Your goal.
Set down exactly the lines from the one with "nut_top = CAP_NUT_Z + CAP_NUT_HEIGHT" to the one with "cad_parts[node].hide_render = cad_parts[node].hide_viewport", both included, and no line outside that range.

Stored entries
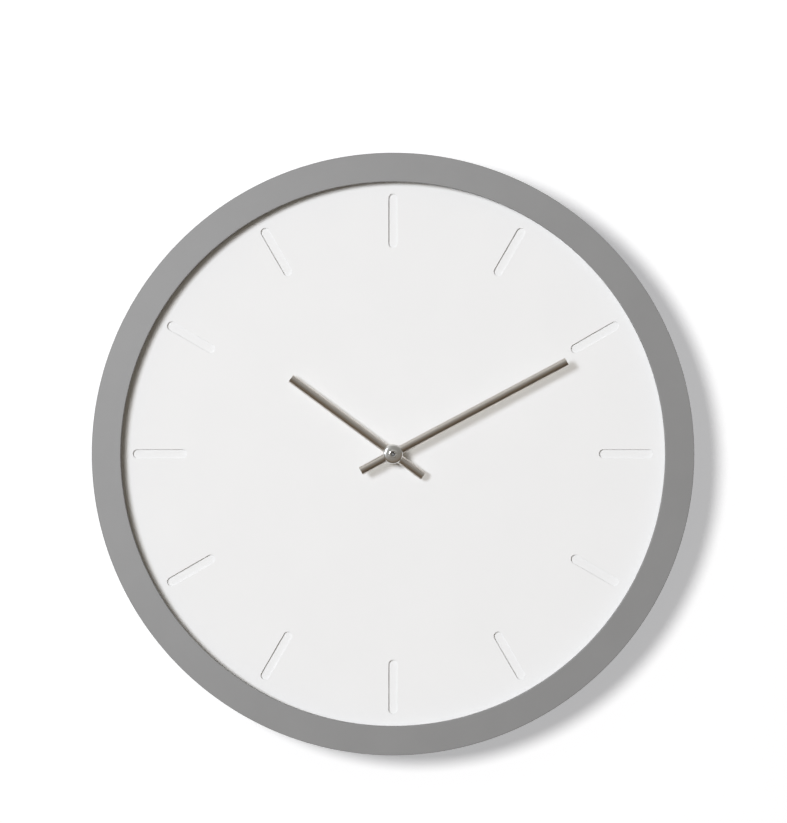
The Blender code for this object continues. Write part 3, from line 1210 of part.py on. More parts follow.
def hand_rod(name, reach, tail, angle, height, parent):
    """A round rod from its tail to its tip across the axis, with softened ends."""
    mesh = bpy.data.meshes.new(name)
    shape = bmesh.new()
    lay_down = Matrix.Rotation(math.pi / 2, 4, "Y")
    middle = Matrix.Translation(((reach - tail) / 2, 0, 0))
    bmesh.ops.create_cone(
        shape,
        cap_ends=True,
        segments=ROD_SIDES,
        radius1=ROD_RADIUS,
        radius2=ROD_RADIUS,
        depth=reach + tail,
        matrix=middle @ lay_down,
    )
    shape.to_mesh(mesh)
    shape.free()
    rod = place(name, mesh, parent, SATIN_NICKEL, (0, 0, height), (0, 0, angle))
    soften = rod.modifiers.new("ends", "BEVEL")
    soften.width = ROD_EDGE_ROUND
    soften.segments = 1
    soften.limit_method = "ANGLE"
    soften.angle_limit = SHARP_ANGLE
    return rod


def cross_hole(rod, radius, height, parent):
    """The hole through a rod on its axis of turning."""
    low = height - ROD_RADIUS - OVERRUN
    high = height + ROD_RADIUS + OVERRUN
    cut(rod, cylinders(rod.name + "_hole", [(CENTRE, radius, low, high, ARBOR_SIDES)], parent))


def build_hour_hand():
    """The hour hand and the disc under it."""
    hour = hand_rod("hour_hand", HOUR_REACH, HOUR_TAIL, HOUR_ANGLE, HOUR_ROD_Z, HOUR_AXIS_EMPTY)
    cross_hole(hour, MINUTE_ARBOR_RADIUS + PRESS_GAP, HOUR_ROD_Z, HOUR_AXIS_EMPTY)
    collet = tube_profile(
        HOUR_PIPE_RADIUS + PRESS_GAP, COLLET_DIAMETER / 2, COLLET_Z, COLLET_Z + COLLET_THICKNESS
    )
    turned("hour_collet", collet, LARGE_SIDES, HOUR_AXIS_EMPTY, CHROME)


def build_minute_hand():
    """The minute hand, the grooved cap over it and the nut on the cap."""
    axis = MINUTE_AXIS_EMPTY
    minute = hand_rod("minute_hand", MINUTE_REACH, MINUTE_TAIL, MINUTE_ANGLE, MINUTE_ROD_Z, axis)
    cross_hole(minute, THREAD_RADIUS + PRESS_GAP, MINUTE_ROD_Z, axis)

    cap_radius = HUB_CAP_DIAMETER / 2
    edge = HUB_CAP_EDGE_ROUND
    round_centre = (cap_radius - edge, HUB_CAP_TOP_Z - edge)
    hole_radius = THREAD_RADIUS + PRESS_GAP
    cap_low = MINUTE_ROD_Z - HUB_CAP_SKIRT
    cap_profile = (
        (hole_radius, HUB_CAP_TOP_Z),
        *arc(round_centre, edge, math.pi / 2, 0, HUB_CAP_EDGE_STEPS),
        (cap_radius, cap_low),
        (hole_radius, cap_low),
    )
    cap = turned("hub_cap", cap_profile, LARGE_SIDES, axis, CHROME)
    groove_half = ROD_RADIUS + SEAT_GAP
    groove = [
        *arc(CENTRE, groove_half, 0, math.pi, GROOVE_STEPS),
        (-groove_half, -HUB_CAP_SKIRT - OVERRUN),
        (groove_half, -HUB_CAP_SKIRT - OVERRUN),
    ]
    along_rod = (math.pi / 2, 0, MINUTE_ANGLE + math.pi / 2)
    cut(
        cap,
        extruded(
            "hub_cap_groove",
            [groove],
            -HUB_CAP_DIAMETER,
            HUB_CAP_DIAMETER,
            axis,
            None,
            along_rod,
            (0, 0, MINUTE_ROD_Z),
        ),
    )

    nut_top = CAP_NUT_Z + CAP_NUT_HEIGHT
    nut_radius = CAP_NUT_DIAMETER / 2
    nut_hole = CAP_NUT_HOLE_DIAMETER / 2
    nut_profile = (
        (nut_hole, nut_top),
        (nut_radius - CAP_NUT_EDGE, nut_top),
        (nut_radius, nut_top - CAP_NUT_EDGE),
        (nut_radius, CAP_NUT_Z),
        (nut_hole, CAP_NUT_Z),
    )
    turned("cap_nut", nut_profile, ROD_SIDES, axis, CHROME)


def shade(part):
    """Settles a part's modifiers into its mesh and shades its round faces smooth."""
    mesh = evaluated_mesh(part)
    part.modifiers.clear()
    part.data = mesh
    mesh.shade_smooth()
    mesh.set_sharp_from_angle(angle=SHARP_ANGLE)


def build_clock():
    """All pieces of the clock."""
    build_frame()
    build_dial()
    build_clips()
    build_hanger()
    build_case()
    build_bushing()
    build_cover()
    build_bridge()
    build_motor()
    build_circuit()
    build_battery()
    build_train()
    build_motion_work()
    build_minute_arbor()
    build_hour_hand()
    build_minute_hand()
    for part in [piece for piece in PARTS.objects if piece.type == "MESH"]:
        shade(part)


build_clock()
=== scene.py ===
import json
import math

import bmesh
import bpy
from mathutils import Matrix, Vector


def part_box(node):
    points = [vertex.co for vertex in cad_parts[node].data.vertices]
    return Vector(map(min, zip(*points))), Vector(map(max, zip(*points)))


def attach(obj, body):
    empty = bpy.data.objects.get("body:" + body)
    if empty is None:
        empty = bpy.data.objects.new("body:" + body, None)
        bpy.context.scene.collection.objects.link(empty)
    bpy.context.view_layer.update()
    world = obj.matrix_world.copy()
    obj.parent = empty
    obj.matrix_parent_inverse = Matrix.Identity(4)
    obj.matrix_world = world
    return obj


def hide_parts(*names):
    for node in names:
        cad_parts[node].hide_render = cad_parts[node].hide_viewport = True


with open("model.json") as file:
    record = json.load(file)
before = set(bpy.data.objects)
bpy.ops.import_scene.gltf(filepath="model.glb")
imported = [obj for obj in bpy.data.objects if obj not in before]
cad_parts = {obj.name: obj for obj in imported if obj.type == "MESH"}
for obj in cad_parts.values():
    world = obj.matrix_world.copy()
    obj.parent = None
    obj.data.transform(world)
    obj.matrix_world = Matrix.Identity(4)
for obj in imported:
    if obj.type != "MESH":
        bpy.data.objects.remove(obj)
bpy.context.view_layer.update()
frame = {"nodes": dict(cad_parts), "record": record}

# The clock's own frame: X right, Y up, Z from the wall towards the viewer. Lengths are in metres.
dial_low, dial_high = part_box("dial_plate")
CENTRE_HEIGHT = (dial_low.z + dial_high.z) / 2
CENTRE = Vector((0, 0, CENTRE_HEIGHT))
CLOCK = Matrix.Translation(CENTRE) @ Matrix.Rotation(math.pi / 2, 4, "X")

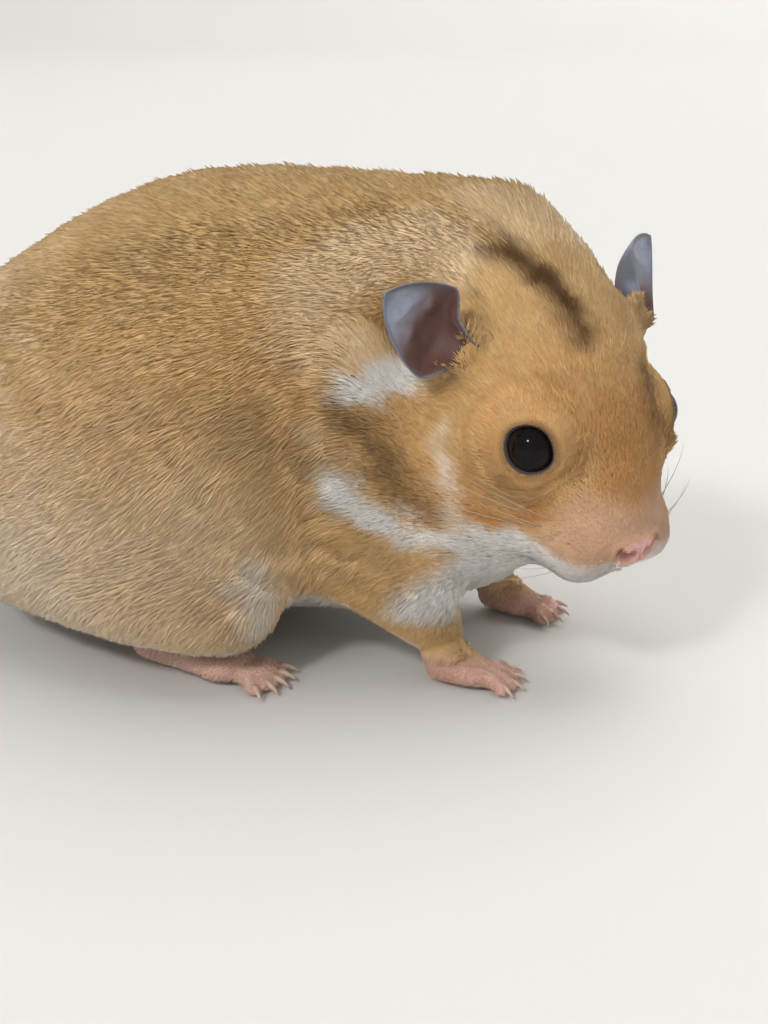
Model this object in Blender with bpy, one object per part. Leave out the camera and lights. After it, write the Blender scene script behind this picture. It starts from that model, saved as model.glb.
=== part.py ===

Result of the task.
    nut_top = CAP_NUT_Z + CAP_NUT_HEIGHT
    nut_radius = CAP_NUT_DIAMETER / 2
    nut_hole = CAP_NUT_HOLE_DIAMETER / 2
    nut_profile = (
        (nut_hole, nut_top),
        (nut_radius - CAP_NUT_EDGE, nut_top),
        (nut_radius, nut_top - CAP_NUT_EDGE),
        (nut_radius, CAP_NUT_Z),
        (nut_hole, CAP_NUT_Z),
    )
    turned("cap_nut", nut_profile, ROD_SIDES, axis, CHROME)


def shade(part):
    """Settles a part's modifiers into its mesh and shades its round faces smooth."""
    mesh = evaluated_mesh(part)
    part.modifiers.clear()
    part.data = mesh
    mesh.shade_smooth()
    mesh.set_sharp_from_angle(angle=SHARP_ANGLE)


def build_clock():
    """All pieces of the clock."""
    build_frame()
    build_dial()
    build_clips()
    build_hanger()
    build_case()
    build_bushing()
    build_cover()
    build_bridge()
    build_motor()
    build_circuit()
    build_battery()
    build_train()
    build_motion_work()
    build_minute_arbor()
    build_hour_hand()
    build_minute_hand()
    for part in [piece for piece in PARTS.objects if piece.type == "MESH"]:
        shade(part)


build_clock()
=== scene.py ===
import json
import math

import bmesh
import bpy
from mathutils import Matrix, Vector


def part_box(node):
    points = [vertex.co for vertex in cad_parts[node].data.vertices]
    return Vector(map(min, zip(*points))), Vector(map(max, zip(*points)))


def attach(obj, body):
    empty = bpy.data.objects.get("body:" + body)
    if empty is None:
        empty = bpy.data.objects.new("body:" + body, None)
        bpy.context.scene.collection.objects.link(empty)
    bpy.context.view_layer.update()
    world = obj.matrix_world.copy()
    obj.parent = empty
    obj.matrix_parent_inverse = Matrix.Identity(4)
    obj.matrix_world = world
    return obj


def hide_parts(*names):
    for node in names:
        cad_parts[node].hide_render = cad_parts[node].hide_viewport = True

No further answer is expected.